::: Records supplied :::

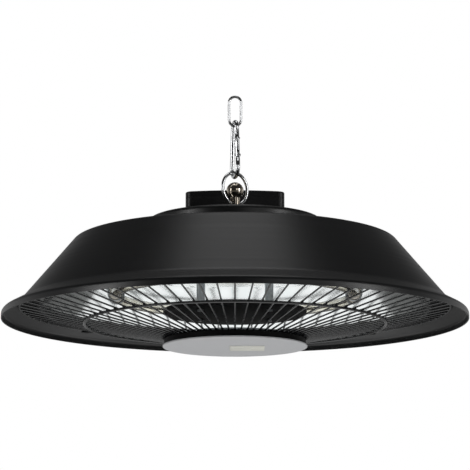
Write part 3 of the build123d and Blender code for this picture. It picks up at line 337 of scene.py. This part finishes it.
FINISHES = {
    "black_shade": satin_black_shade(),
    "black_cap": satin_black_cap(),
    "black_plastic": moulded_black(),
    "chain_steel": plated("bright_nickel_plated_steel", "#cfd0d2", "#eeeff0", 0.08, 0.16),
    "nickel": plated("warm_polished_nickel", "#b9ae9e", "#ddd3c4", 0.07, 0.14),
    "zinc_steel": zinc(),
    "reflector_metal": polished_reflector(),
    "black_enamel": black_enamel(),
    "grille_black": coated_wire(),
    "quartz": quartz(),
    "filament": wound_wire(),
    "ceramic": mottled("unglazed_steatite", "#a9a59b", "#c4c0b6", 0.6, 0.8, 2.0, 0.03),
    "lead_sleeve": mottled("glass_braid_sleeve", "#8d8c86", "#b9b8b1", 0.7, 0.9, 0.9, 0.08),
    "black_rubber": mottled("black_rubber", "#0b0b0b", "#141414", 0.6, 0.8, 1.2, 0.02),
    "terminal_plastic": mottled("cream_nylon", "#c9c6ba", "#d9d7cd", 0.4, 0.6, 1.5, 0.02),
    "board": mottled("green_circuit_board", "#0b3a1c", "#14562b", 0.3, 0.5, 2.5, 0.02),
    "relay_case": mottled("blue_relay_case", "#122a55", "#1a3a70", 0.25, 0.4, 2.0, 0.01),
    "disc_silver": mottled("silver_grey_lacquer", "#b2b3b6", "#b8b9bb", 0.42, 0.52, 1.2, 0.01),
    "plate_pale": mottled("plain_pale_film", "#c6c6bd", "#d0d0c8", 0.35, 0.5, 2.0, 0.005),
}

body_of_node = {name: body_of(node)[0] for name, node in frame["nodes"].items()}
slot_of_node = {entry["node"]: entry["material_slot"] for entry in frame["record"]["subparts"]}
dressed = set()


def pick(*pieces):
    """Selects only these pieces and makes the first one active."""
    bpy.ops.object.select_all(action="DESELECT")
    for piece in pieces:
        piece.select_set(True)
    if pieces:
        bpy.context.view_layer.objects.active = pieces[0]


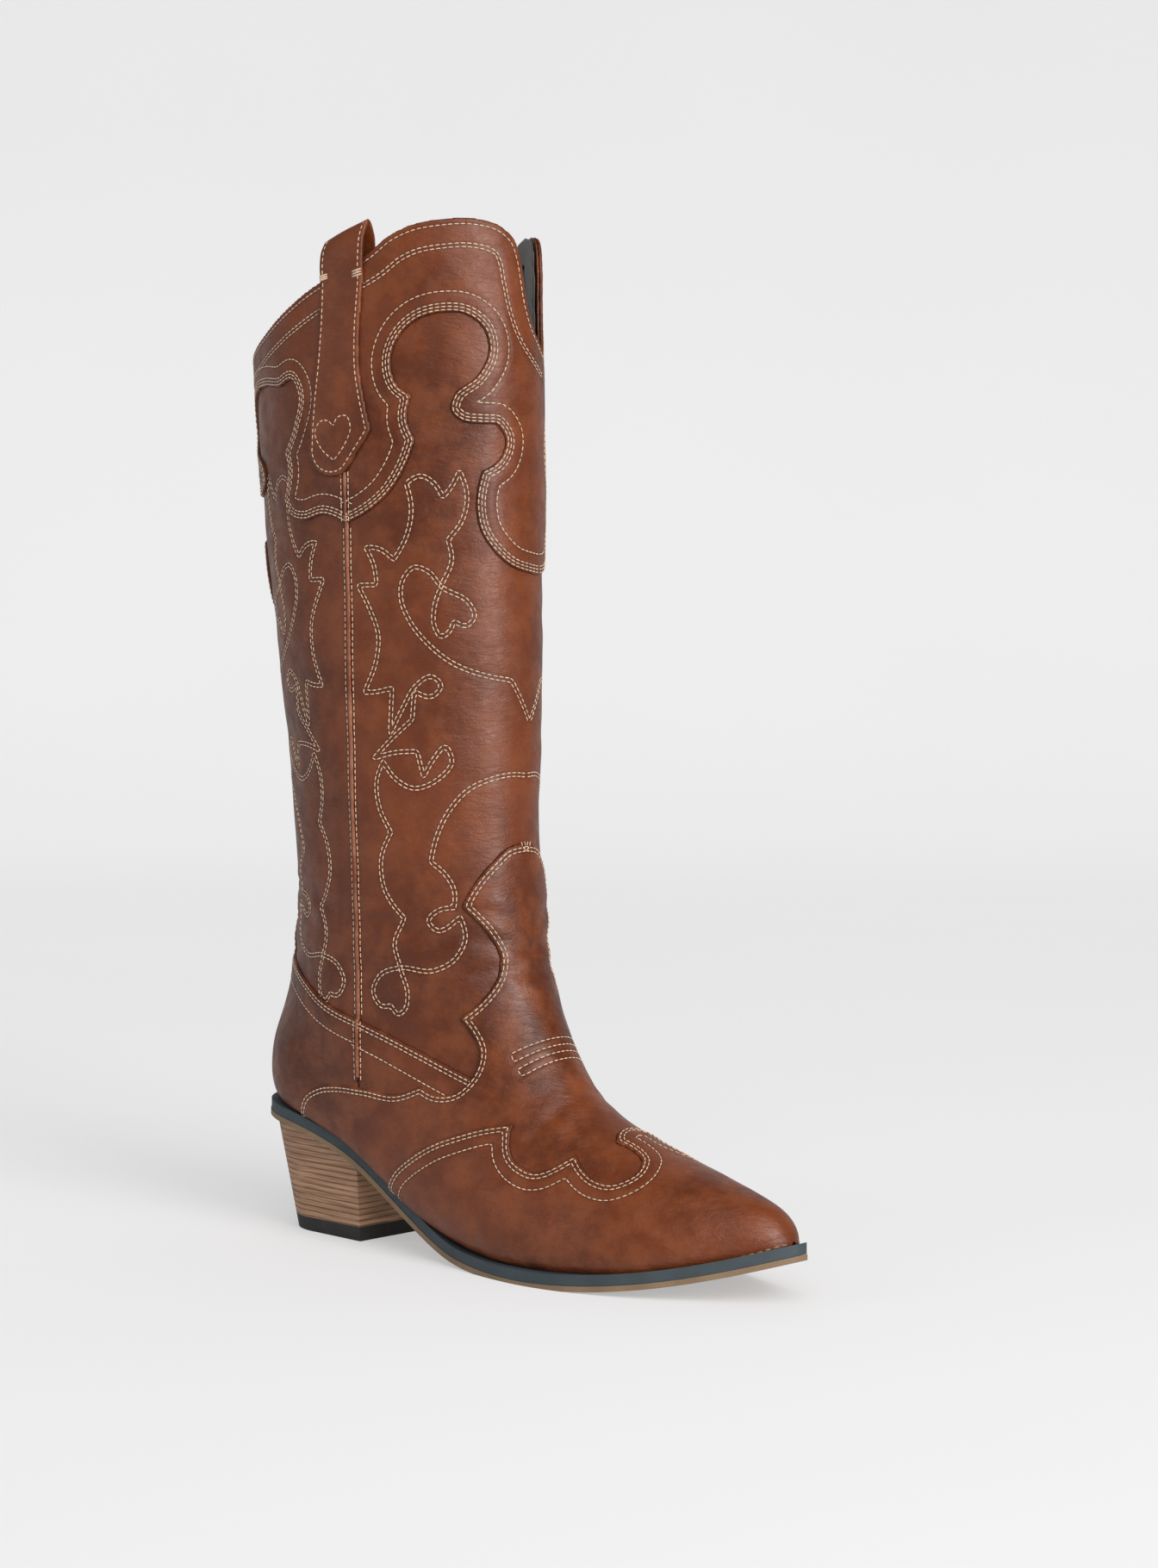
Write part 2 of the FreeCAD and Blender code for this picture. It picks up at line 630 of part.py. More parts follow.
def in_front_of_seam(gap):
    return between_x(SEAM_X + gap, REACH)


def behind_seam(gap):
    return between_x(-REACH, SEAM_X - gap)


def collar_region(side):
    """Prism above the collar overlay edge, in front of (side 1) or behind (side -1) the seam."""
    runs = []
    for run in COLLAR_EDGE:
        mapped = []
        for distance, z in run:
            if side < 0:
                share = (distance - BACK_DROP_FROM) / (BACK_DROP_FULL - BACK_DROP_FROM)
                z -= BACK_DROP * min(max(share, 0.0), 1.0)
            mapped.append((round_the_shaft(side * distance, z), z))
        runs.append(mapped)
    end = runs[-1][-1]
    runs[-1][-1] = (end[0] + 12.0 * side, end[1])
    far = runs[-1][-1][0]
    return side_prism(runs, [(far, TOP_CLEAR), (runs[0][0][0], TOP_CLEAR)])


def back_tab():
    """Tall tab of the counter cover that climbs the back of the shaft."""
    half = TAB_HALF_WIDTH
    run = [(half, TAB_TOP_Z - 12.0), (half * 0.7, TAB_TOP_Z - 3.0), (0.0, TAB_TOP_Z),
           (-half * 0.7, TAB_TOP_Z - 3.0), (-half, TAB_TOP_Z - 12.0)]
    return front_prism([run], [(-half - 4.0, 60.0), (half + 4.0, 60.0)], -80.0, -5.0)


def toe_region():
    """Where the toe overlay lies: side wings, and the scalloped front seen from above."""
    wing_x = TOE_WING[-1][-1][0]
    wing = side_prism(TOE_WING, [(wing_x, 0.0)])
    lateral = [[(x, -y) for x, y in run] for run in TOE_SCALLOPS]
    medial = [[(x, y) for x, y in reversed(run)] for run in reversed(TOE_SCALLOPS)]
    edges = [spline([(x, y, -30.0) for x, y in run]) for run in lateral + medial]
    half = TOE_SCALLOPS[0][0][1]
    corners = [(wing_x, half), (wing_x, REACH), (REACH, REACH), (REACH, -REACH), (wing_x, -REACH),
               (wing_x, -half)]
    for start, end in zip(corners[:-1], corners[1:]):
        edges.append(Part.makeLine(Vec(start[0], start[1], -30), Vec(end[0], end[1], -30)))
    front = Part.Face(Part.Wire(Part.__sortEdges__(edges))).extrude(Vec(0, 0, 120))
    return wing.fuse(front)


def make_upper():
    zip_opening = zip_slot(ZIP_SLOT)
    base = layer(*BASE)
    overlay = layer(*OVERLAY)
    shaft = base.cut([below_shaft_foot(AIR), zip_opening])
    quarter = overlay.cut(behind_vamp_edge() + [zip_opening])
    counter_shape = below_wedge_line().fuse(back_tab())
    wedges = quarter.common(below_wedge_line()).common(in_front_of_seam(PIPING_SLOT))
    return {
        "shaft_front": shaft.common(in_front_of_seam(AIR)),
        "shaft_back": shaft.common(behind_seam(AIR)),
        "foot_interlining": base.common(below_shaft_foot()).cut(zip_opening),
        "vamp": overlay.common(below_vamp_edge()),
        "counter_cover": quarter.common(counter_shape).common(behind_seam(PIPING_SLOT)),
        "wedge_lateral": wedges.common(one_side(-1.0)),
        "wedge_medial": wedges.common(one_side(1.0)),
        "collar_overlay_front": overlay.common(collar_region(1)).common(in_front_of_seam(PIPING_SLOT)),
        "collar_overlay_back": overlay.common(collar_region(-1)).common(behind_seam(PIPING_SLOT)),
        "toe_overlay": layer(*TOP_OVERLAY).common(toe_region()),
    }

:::

Reproduce every record, matching each line exactly.

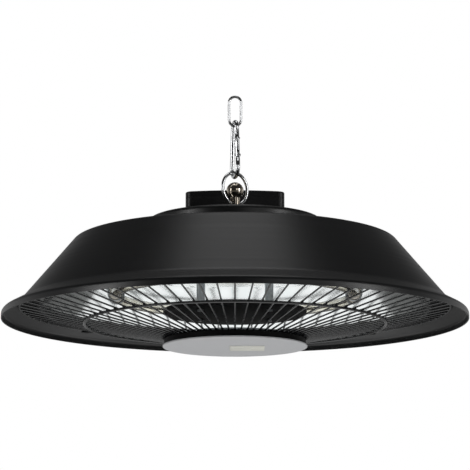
Write part 3 of the build123d and Blender code for this picture. It picks up at line 337 of scene.py. This part finishes it.
FINISHES = {
    "black_shade": satin_black_shade(),
    "black_cap": satin_black_cap(),
    "black_plastic": moulded_black(),
    "chain_steel": plated("bright_nickel_plated_steel", "#cfd0d2", "#eeeff0", 0.08, 0.16),
    "nickel": plated("warm_polished_nickel", "#b9ae9e", "#ddd3c4", 0.07, 0.14),
    "zinc_steel": zinc(),
    "reflector_metal": polished_reflector(),
    "black_enamel": black_enamel(),
    "grille_black": coated_wire(),
    "quartz": quartz(),
    "filament": wound_wire(),
    "ceramic": mottled("unglazed_steatite", "#a9a59b", "#c4c0b6", 0.6, 0.8, 2.0, 0.03),
    "lead_sleeve": mottled("glass_braid_sleeve", "#8d8c86", "#b9b8b1", 0.7, 0.9, 0.9, 0.08),
    "black_rubber": mottled("black_rubber", "#0b0b0b", "#141414", 0.6, 0.8, 1.2, 0.02),
    "terminal_plastic": mottled("cream_nylon", "#c9c6ba", "#d9d7cd", 0.4, 0.6, 1.5, 0.02),
    "board": mottled("green_circuit_board", "#0b3a1c", "#14562b", 0.3, 0.5, 2.5, 0.02),
    "relay_case": mottled("blue_relay_case", "#122a55", "#1a3a70", 0.25, 0.4, 2.0, 0.01),
    "disc_silver": mottled("silver_grey_lacquer", "#b2b3b6", "#b8b9bb", 0.42, 0.52, 1.2, 0.01),
    "plate_pale": mottled("plain_pale_film", "#c6c6bd", "#d0d0c8", 0.35, 0.5, 2.0, 0.005),
}

body_of_node = {name: body_of(node)[0] for name, node in frame["nodes"].items()}
slot_of_node = {entry["node"]: entry["material_slot"] for entry in frame["record"]["subparts"]}
dressed = set()


def pick(*pieces):
    """Selects only these pieces and makes the first one active."""
    bpy.ops.object.select_all(action="DESELECT")
    for piece in pieces:
        piece.select_set(True)
    if pieces:
        bpy.context.view_layer.objects.active = pieces[0]


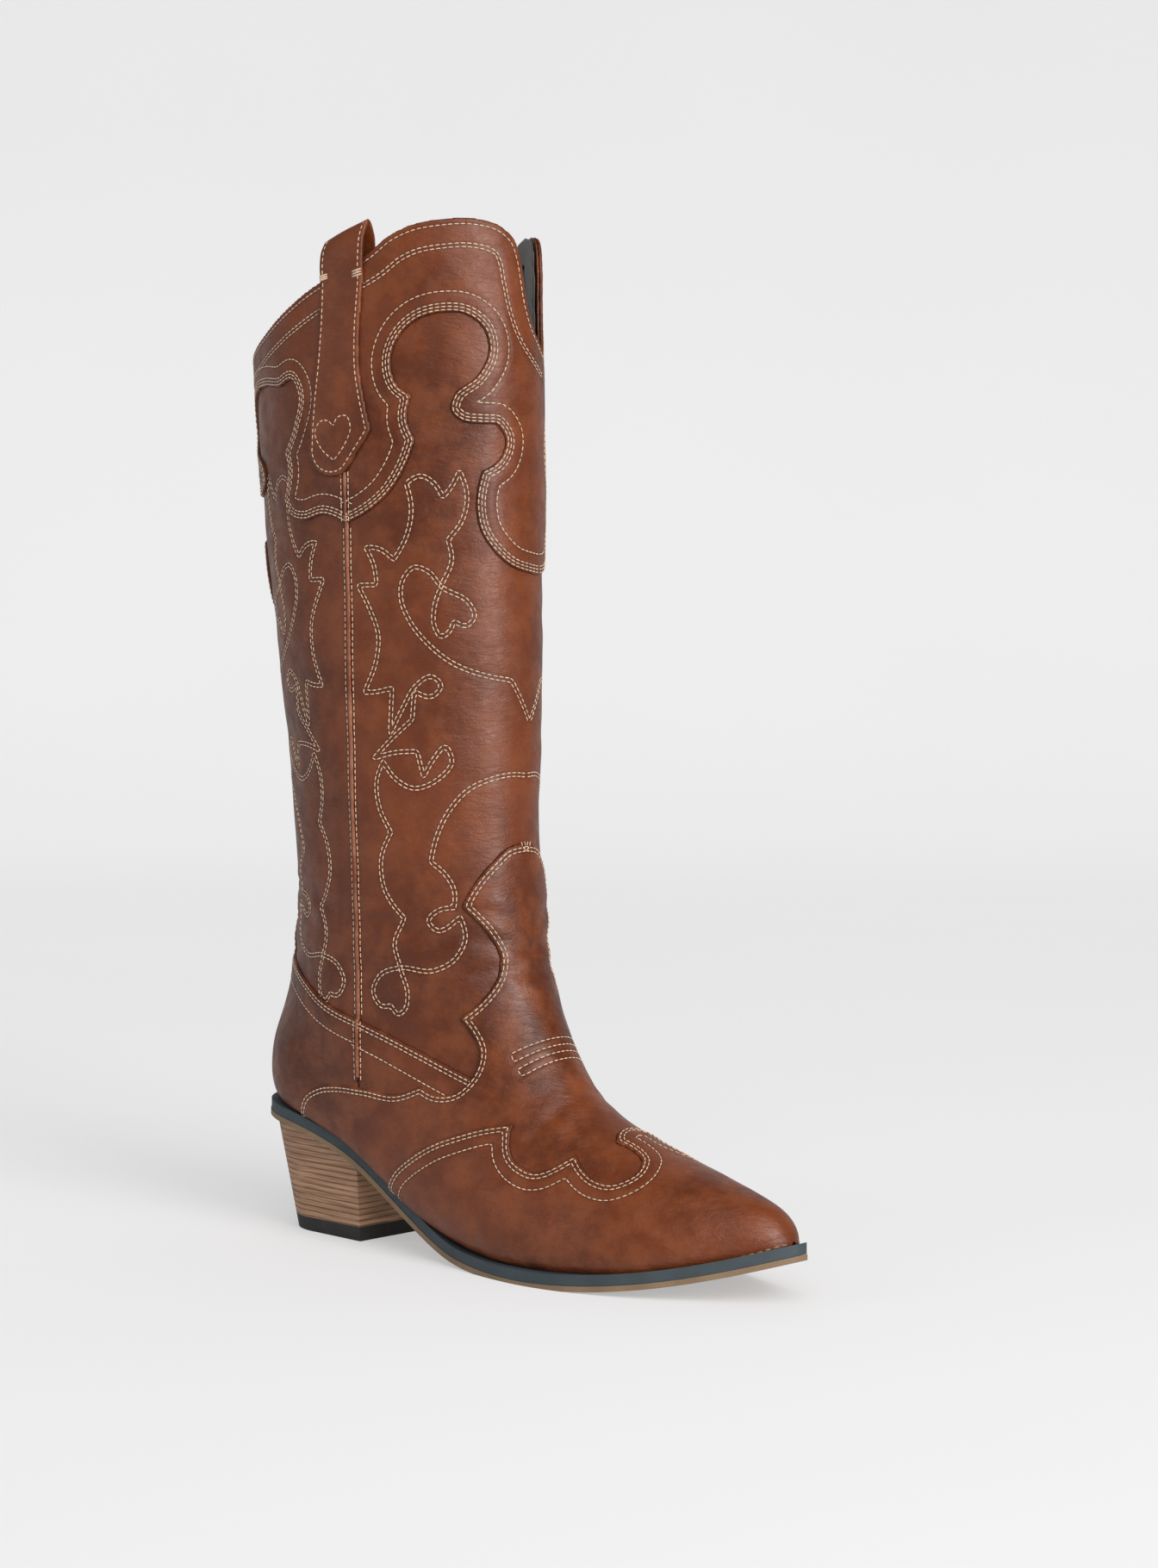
Write part 2 of the FreeCAD and Blender code for this picture. It picks up at line 630 of part.py. More parts follow.
def in_front_of_seam(gap):
    return between_x(SEAM_X + gap, REACH)


def behind_seam(gap):
    return between_x(-REACH, SEAM_X - gap)


def collar_region(side):
    """Prism above the collar overlay edge, in front of (side 1) or behind (side -1) the seam."""
    runs = []
    for run in COLLAR_EDGE:
        mapped = []
        for distance, z in run:
            if side < 0:
                share = (distance - BACK_DROP_FROM) / (BACK_DROP_FULL - BACK_DROP_FROM)
                z -= BACK_DROP * min(max(share, 0.0), 1.0)
            mapped.append((round_the_shaft(side * distance, z), z))
        runs.append(mapped)
    end = runs[-1][-1]
    runs[-1][-1] = (end[0] + 12.0 * side, end[1])
    far = runs[-1][-1][0]
    return side_prism(runs, [(far, TOP_CLEAR), (runs[0][0][0], TOP_CLEAR)])


def back_tab():
    """Tall tab of the counter cover that climbs the back of the shaft."""
    half = TAB_HALF_WIDTH
    run = [(half, TAB_TOP_Z - 12.0), (half * 0.7, TAB_TOP_Z - 3.0), (0.0, TAB_TOP_Z),
           (-half * 0.7, TAB_TOP_Z - 3.0), (-half, TAB_TOP_Z - 12.0)]
    return front_prism([run], [(-half - 4.0, 60.0), (half + 4.0, 60.0)], -80.0, -5.0)


def toe_region():
    """Where the toe overlay lies: side wings, and the scalloped front seen from above."""
    wing_x = TOE_WING[-1][-1][0]
    wing = side_prism(TOE_WING, [(wing_x, 0.0)])
    lateral = [[(x, -y) for x, y in run] for run in TOE_SCALLOPS]
    medial = [[(x, y) for x, y in reversed(run)] for run in reversed(TOE_SCALLOPS)]
    edges = [spline([(x, y, -30.0) for x, y in run]) for run in lateral + medial]
    half = TOE_SCALLOPS[0][0][1]
    corners = [(wing_x, half), (wing_x, REACH), (REACH, REACH), (REACH, -REACH), (wing_x, -REACH),
               (wing_x, -half)]
    for start, end in zip(corners[:-1], corners[1:]):
        edges.append(Part.makeLine(Vec(start[0], start[1], -30), Vec(end[0], end[1], -30)))
    front = Part.Face(Part.Wire(Part.__sortEdges__(edges))).extrude(Vec(0, 0, 120))
    return wing.fuse(front)


def make_upper():
    zip_opening = zip_slot(ZIP_SLOT)
    base = layer(*BASE)
    overlay = layer(*OVERLAY)
    shaft = base.cut([below_shaft_foot(AIR), zip_opening])
    quarter = overlay.cut(behind_vamp_edge() + [zip_opening])
    counter_shape = below_wedge_line().fuse(back_tab())
    wedges = quarter.common(below_wedge_line()).common(in_front_of_seam(PIPING_SLOT))
    return {
        "shaft_front": shaft.common(in_front_of_seam(AIR)),
        "shaft_back": shaft.common(behind_seam(AIR)),
        "foot_interlining": base.common(below_shaft_foot()).cut(zip_opening),
        "vamp": overlay.common(below_vamp_edge()),
        "counter_cover": quarter.common(counter_shape).common(behind_seam(PIPING_SLOT)),
        "wedge_lateral": wedges.common(one_side(-1.0)),
        "wedge_medial": wedges.common(one_side(1.0)),
        "collar_overlay_front": overlay.common(collar_region(1)).common(in_front_of_seam(PIPING_SLOT)),
        "collar_overlay_back": overlay.common(collar_region(-1)).common(behind_seam(PIPING_SLOT)),
        "toe_overlay": layer(*TOP_OVERLAY).common(toe_region()),
    }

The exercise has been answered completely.